Each line holding the word "scene" counts once; give the total and nothing more.

--------------------

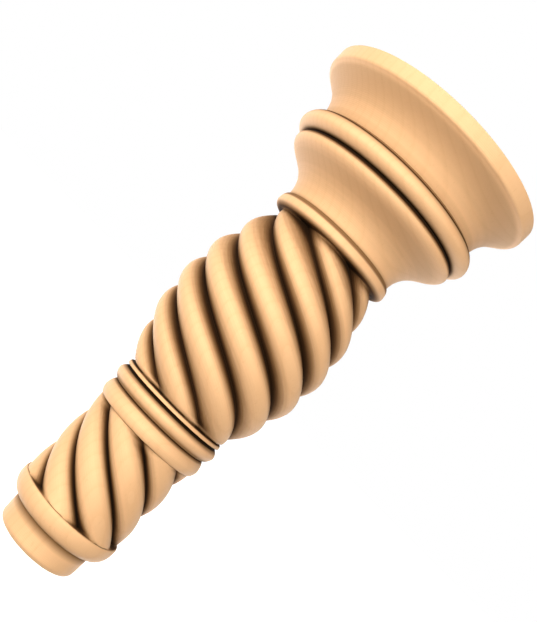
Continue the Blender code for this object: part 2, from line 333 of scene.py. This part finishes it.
def column_mesh():
    """One closed surface: rows of points around the column, and a flat face at each end."""
    u = strand_places()
    z, r, lines = (np.array(values) for values in zip(*surface_rows(u)))
    a = np.radians(np.concatenate(
        [crest_angle(z) + 360 / STRANDS * (strand + u) for strand in range(STRANDS)], axis=1))
    z, r, lines = (np.tile(values, (1, STRANDS)) for values in (z, r, lines))
    points = np.stack([r * np.sin(a), -r * np.cos(a), z], axis=2) * MM
    index = np.arange(z.size).reshape(z.shape)
    low, high = index[:-1], index[1:]
    corners = (low, np.roll(low, -1, axis=1), np.roll(high, -1, axis=1), high)
    quads = np.stack(corners, axis=2).reshape(-1, 4)
    faces = quads.tolist() + [index[0][::-1].tolist(), index[-1].tolist()]
    mesh = bpy.data.meshes.new("carved_column")
    mesh.from_pydata(points.reshape(-1, 3).tolist(), [], faces)
    for name, values in (("tool_line", lines), ("painted_shade_factor", painted_shade_factors(points, faces, z))):
        attribute = mesh.attributes.new(name, "FLOAT", "POINT")
        attribute.data.foreach_set("value", values.ravel().astype(np.float32))
    mesh.shade_smooth()
    mesh.set_sharp_from_angle(angle=math.radians(SHARP_ANGLE))
    mesh.update()
    return mesh


# Inputs of a mix node, its factor first, and its output: for colours and for numbers
COLOUR_INPUTS, COLOUR_OUTPUT = (0, 6, 7), 2
NUMBER_INPUTS, NUMBER_OUTPUT = (0, 2, 3), 0


class Nodes:
    """Short helpers for building a node tree."""

    def __init__(self, tree):
        self.tree = tree

    def add(self, kind, **values):
        node = self.tree.nodes.new(kind)
        for name, value in values.items():
            setattr(node, name, value)
        return node

    def link(self, out, into):
        self.tree.links.new(out, into)

    def fill(self, sockets, values):
        """Put a number or a colour on each socket, or link an output to it."""
        for socket, value in zip(sockets, values):
            if isinstance(value, (int, float)):
                socket.default_value = value
            elif isinstance(value, tuple):
                socket.default_value = (*value, 1.0)
            else:
                self.link(value, socket)

    def math(self, operation, *values):
        node = self.add("ShaderNodeMath", operation=operation)
        self.fill(node.inputs, values)
        return node.outputs[0]

    def noise(self, place, swings, detail=2.0, roughness=0.5):
        """Noise with its number of swings to a metre along each axis."""
        mapping = self.add("ShaderNodeMapping")
        mapping.inputs["Scale"].default_value = swings
        self.link(place, mapping.inputs["Vector"])
        node = self.add("ShaderNodeTexNoise")
        node.inputs["Scale"].default_value = 1.0
        node.inputs["Detail"].default_value = detail
        node.inputs["Roughness"].default_value = roughness
        self.link(mapping.outputs["Vector"], node.inputs["Vector"])
        return node.outputs["Fac"]

    def ramp(self, factor, stops):
        """A colour that follows the factor through stops, each a position and a colour or level."""
        node = self.add("ShaderNodeValToRGB")
        elements = node.color_ramp.elements
        while len(elements) < len(stops):
            elements.new(0.5)
        for element, (position, tone) in zip(elements, stops):
            element.position = position
            element.color = (*tone, 1.0) if isinstance(tone, tuple) else (tone, tone, tone, 1.0)
        self.link(factor, node.inputs["Fac"])
        return node.outputs["Color"]

    def mix(self, blend, factor, first, second):
        node = self.add("ShaderNodeMix", data_type="RGBA", blend_type=blend)
        self.fill([node.inputs[i] for i in COLOUR_INPUTS], (factor, first, second))
        return node.outputs[COLOUR_OUTPUT]

    def mix_numbers(self, factor, first, second):
        node = self.add("ShaderNodeMix", data_type="FLOAT")
        self.fill([node.inputs[i] for i in NUMBER_INPUTS], (factor, first, second))
        return node.outputs[NUMBER_OUTPUT]

    def split(self, vector):
        node = self.add("ShaderNodeSeparateXYZ")
        self.link(vector, node.inputs[0])
        return node.outputs

    def sloped(self, direction, level, slope):
        """A level that grows evenly with the direction along a slope."""
        node = self.add("ShaderNodeVectorMath", operation="DOT_PRODUCT")
        node.inputs[1].default_value = slope
        self.link(direction, node.inputs[0])
        return self.math("ADD", node.outputs["Value"], level)

    def attribute(self, name):
        return self.add("ShaderNodeAttribute", attribute_name=name).outputs["Fac"]


# Pale wood, and what the painted shade multiplies it by: from the darkest painted shade to none
WOOD_LIGHT = (0.92, 0.545, 0.275)
WOOD_DARK = (0.87, 0.505, 0.250)
PAINTED_SHADE_TONES = (
    (0.0, (0.016, 0.009, 0.005)), (0.03, (0.046, 0.030, 0.018)), (0.1, (0.130, 0.100, 0.072)),
    (0.3, (0.340, 0.300, 0.255)), (1.0, (1.0, 1.0, 1.0)))

# Growth rings: the pith beside the column, their gap and how far they waver, in metres, and how
# dark a ring is from its start to its end
PITH_X, PITH_Y = -0.055, 0.070
RING_GAP, RING_WAVER = 0.0030, 0.010
NOISE_MIDDLE = 0.5
RING_LEVELS = ((0.0, 0.30), (0.16, 0.0), (0.70, 0.12), (0.95, 1.0))

# Noises of the wood: swings to a metre, twice across the grain and once along it
WAVER_SWINGS = (14.0, 14.0, 5.0)
CLOUD_SWINGS = (22.0, 22.0, 9.0)
SHAKE_SWINGS = (120.0, 120.0, 120.0)
FIBRE_SWINGS, FIBRE_DETAIL, FIBRE_HARSHNESS = (1500.0, 1500.0, 45.0), 3.0, 0.6
FLECK_SWINGS, FLECK_DETAIL = (1700.0, 1700.0, 330.0), 1.0
FLECK_LEVELS = ((0.66, 0.0), (0.74, 1.0))

# How strongly the rings, fibres and flecks tint the wood
RING_SHARE, RING_TINT = 0.14, (0.80, 0.68, 0.55)
FIBRE_SHARE, FIBRE_TINT = 0.13, (0.72, 0.62, 0.50)
FLECK_SHARE, FLECK_TINT = 0.12, (0.62, 0.48, 0.36)

# Satin surface: relief of the tool lines and fibres, its height in mm, roughness and polish
LINE_RELIEF, FIBRE_RELIEF = 0.5, 0.8
BUMP_STRENGTH, BUMP_HEIGHT = 0.35, 0.04
HOLLOW_ROUGHNESS, OPEN_ROUGHNESS, FIBRE_ROUGHNESS = 0.90, 0.45, 0.14
POLISH = 0.20
POLISH_TINT = (1.0, 0.78, 0.45, 1.0)


def growth_rings(n, place):
    """Rings around a pith beside the column, seen as faint long lines."""
    x, y, _ = n.split(place)
    across, deep = n.math("SUBTRACT", x, PITH_X), n.math("SUBTRACT", y, PITH_Y)
    squares = n.math("ADD", n.math("MULTIPLY", across, across), n.math("MULTIPLY", deep, deep))
    waver = n.math("SUBTRACT", n.noise(place, WAVER_SWINGS), NOISE_MIDDLE)
    far = n.math("ADD", n.math("SQRT", squares), n.math("MULTIPLY", waver, RING_WAVER))
    return n.ramp(n.math("FRACT", n.math("MULTIPLY", far, 1 / RING_GAP)), RING_LEVELS)


def pale_wood():
    material = bpy.data.materials.new("pale_wood")
    material.use_nodes = True
    n = Nodes(material.node_tree)
    shader = material.node_tree.nodes["Principled BSDF"]
    place = n.add("ShaderNodeTexCoord").outputs["Object"]

    # Wood with growth rings, fibres and short dark flecks along the grain, and painted shade over it
    # in the hollows
    fibre = n.noise(place, FIBRE_SWINGS, FIBRE_DETAIL, FIBRE_HARSHNESS)
    fleck = n.ramp(n.noise(place, FLECK_SWINGS, FLECK_DETAIL), FLECK_LEVELS)
    wood = n.mix("MIX", n.noise(place, CLOUD_SWINGS), WOOD_LIGHT, WOOD_DARK)
    for mark, share, tint in (
            (growth_rings(n, place), RING_SHARE, RING_TINT),
            (fibre, FIBRE_SHARE, FIBRE_TINT),
            (fleck, FLECK_SHARE, FLECK_TINT)):
        wood = n.mix("MULTIPLY", n.math("MULTIPLY", mark, share), wood, tint)
    painted_shade_factor = n.attribute("painted_shade_factor")
    # Painted shade: the wood colour is multiplied down in the grooves and creases
    n.link(n.mix("MULTIPLY", 1.0, wood, n.ramp(painted_shade_factor, PAINTED_SHADE_TONES)), shader.inputs["Base Color"])

    # Fine tool lines and the fibres stand up a little
    line = n.math("ADD", n.attribute("tool_line"), n.noise(place, SHAKE_SWINGS))
    wave = n.math("SINE", n.math("MULTIPLY", line, 2 * math.pi))
    bump = n.add("ShaderNodeBump")
    bump.inputs["Strength"].default_value = BUMP_STRENGTH
    bump.inputs["Distance"].default_value = BUMP_HEIGHT * MM
    height = n.math(
        "ADD", n.math("MULTIPLY", wave, LINE_RELIEF), n.math("MULTIPLY", fibre, FIBRE_RELIEF))
    n.link(height, bump.inputs["Height"])
    n.link(bump.outputs["Normal"], shader.inputs["Normal"])
    # Rougher in the hollows, where the shade is painted
    rough = n.math("MULTIPLY", painted_shade_factor, OPEN_ROUGHNESS - HOLLOW_ROUGHNESS)
    rough = n.math("ADD", rough, HOLLOW_ROUGHNESS)
    rough = n.math("ADD", n.math("MULTIPLY", fibre, FIBRE_ROUGHNESS), rough)
    n.link(rough, shader.inputs["Roughness"])
    shader.inputs["Specular IOR Level"].default_value = POLISH
    shader.inputs["Specular Tint"].default_value = POLISH_TINT
    return material


def dress_column():
    mesh = column_mesh()
    mesh.materials.append(pale_wood())
    column = bpy.data.objects.new("carved_column", mesh)
    bpy.context.scene.collection.objects.link(column)
    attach(column, "root")
    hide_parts("twisted_column")


WHITE = (1.0, 1.0, 1.0, 1.0)
FLOOR_SIZE = 40.0
FLOOR_COLOUR = (0.80, 0.80, 0.80, 1.0)
FLOOR_ROUGHNESS = 0.9
FLOOR_GLOW = 1.0


def floor():
    """A floor that glows white and neither lights, shades nor mirrors in the column."""
    half = FLOOR_SIZE / 2
    mesh = bpy.data.meshes.new("floor")
    corners = [(-half, -half, 0), (half, -half, 0), (half, half, 0), (-half, half, 0)]
    mesh.from_pydata(corners, [], [(0, 1, 2, 3)])
    paint = bpy.data.materials.new("floor_paint")
    paint.use_nodes = True
    shader = paint.node_tree.nodes["Principled BSDF"]
    shader.inputs["Base Color"].default_value = FLOOR_COLOUR
    shader.inputs["Roughness"].default_value = FLOOR_ROUGHNESS
    shader.inputs["Specular IOR Level"].default_value = 0.0
    shader.inputs["Emission Color"].default_value = WHITE
    shader.inputs["Emission Strength"].default_value = FLOOR_GLOW
    mesh.materials.append(paint)
    plane = bpy.data.objects.new("floor", mesh)
    plane.visible_diffuse = False
    plane.visible_glossy = False
    plane.visible_shadow = False
    bpy.context.scene.collection.objects.link(plane)


# Strength of the white that the camera sees, and of the wall behind the column: its start and end
# along +Y, its glow straight behind and how that changes to the sides and upwards
BACKDROP = 1.0
GLOW_FROM_Y, GLOW_TO_Y = 0.2, 0.7
BACK_GLOW = 2.4
BACK_SLOPE = (-0.9, 0.0, -2.8)


def studio():
    """A white backdrop that the camera sees, and a bright wall that lights the column's edges."""
    world = bpy.data.worlds.new("studio")
    bpy.context.scene.world = world
    world.use_nodes = True
    n = Nodes(world.node_tree)
    direction = n.add("ShaderNodeTexCoord").outputs["Generated"]
    wall = n.add("ShaderNodeMapRange", interpolation_type="SMOOTHSTEP")
    n.link(n.split(direction)["Y"], wall.inputs["Value"])
    wall.inputs["From Min"].default_value = GLOW_FROM_Y
    wall.inputs["From Max"].default_value = GLOW_TO_Y
    glow = n.math("MULTIPLY", wall.outputs["Result"], n.sloped(direction, BACK_GLOW, BACK_SLOPE))
    seen = n.add("ShaderNodeLightPath").outputs["Is Camera Ray"]
    backdrop = world.node_tree.nodes["Background"]
    backdrop.inputs["Color"].default_value = WHITE
    n.link(n.mix_numbers(seen, glow, BACKDROP), backdrop.inputs["Strength"])


# Soft round lamps: how wide and where they are, in metres, and their power in watts
LAMP_SIZE = 0.5
LAMP_AIM = (0.0, 0.0, 0.11)
LAMPS = (
    ("front", (0.0, -0.897, 0.188), 9.2),
    ("left", (-0.776, -0.448, 0.188), 2.8),
    ("high_left", (-0.551, -0.318, 0.746), 3.7),
    ("right", (0.564, -0.474, 0.627), 1.5),
)


def lamps():
    for name, place, power in LAMPS:
        data = bpy.data.lights.new(name, "AREA")
        data.shape = "DISK"
        data.size = LAMP_SIZE
        data.energy = power
        lamp = bpy.data.objects.new(name, data)
        lamp.location = place
        aim = Vector(LAMP_AIM) - Vector(place)
        lamp.rotation_euler = aim.to_track_quat("-Z", "Y").to_euler()
        bpy.context.scene.collection.objects.link(lamp)


# The photograph's view: aim and distance in metres, angles in degrees, lens and sensor in mm
CAMERA_AIM = (0.00014, 0.0, 0.1154)
CAMERA_DISTANCE = 0.30947
CAMERA_PITCH = 3.824
CAMERA_ROLL = 45
CAMERA_LENS = 50
CAMERA_SENSOR = 36
CAMERA_CLIP = 0.01


def camera():
    pitch = math.radians(CAMERA_PITCH)
    aim = Vector(CAMERA_AIM)
    place = aim - CAMERA_DISTANCE * Vector((0, math.cos(pitch), math.sin(pitch)))
    data = bpy.data.cameras.new("camera")
    data.lens = CAMERA_LENS
    data.sensor_width = CAMERA_SENSOR
    data.sensor_fit = "AUTO"
    data.clip_start = CAMERA_CLIP
    eye = bpy.data.objects.new("camera", data)
    turn = (aim - place).to_track_quat("-Z", "Y").to_matrix().to_4x4()
    roll = Matrix.Rotation(math.radians(CAMERA_ROLL), 4, "Z")
    eye.matrix_world = Matrix.Translation(place) @ turn @ roll
    bpy.context.scene.collection.objects.link(eye)
    bpy.context.scene.camera = eye


def main():
    camera()
    dress_column()
    floor()
    studio()
    lamps()
    bpy.context.scene.view_settings.view_transform = "Standard"


main()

--------------------

• **SOLUTION TO THE PROBLEM**
8